Особенно бурно приветствовали А. Ф. Сальникову. Ее любили все. Она, молодая, красивая и стройная в великолепном красном платье, стояла строго, как на часах, со знаменем театра в руке. Театр в день его десятилетия наградили орденом Трудового Красного Знамени Азербайджанской ССР. Все было торжественно и сердечно.
А через два часа спектаклем "Севиль" Дж. Джабарлы началась юбилейная декада отныне уже Бакинского рабочего краснознаменного театра, объединявшего в этом спектакле азербайджанскую и русскую труппы. Севиль играла выдающаяся актриса азербайджанского театра Марзия Ханум
Давудова. Я волновался ужасно, мне пришлось играть отца ее мужа, старого азербайджанца, смело вступившего на защиту угнетенной невестки. Но первый выход локазал, что все свое волнение я спокойно могу переключить на роль. Приняли меня хорошо, весело.
Все это я вспомнил, когда приехал с Малым театром на гастроли в Баку летом 1964 года. Собственно говоря, я не приехал, а прилетел, сев в Москве в пять часов дня и уже через два с половиной часа прибыв, в Баку - два с половиной часа, подумать только! В 1926 году этот перелет занял у меня сутки, и это считалось необыкновенно быстро. А теперь - чудо, сказка! То же самое произошло и с городом, и с промыслами. Я уже с самолета видел целые острова вышек на железных сваях города в море, тянущиеся с берега ажурные эстакады, и вспомнил, как мы ходили на набережную с удивлением смотреть, как недалеко от берега опускали свои ноги в воду первые одинокие вышки. Тогда, тридцать три года назад, это было диво...

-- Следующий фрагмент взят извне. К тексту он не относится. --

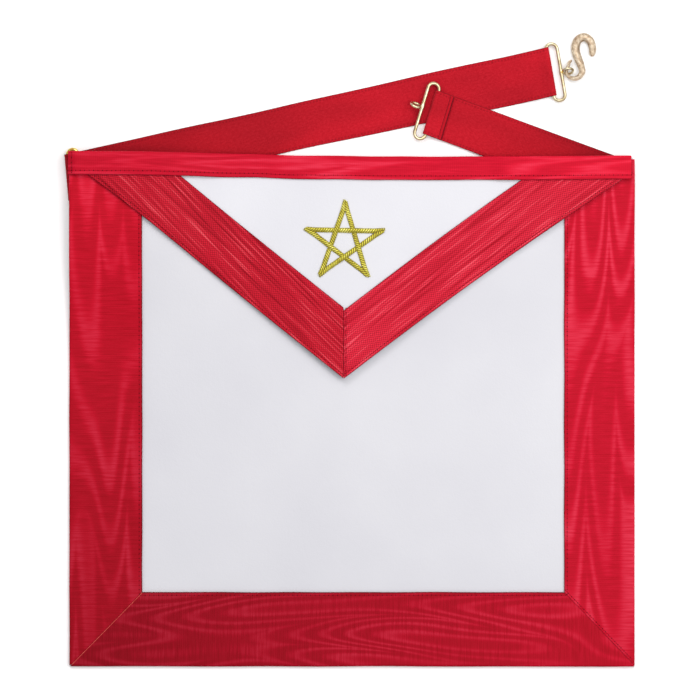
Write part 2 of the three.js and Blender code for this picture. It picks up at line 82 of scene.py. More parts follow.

Город преобразился неузнаваемо. Он украсился новыми бульварами и набережной, широкими европейскими улицами и новыми кварталами, удобными, уютными гостиницами и открывшейся для взора многочисленных туристов, как бы снявшей с себя чадру, Девичьей башней. Одним словом, это был тот случай, когда я почувствовал, что прошедшие годы меня состарили, а город омолодили. Зрители меня встретили как земляка. На аэродроме старый друг по театру крепко обнял и сказал: "Аи, яй, яй! Какой широкий ж плотный стал, а у нас был стройный и красивый. Аи, яй! Ждем тебя, вспоминаем, ходим в кино спасибо сказать".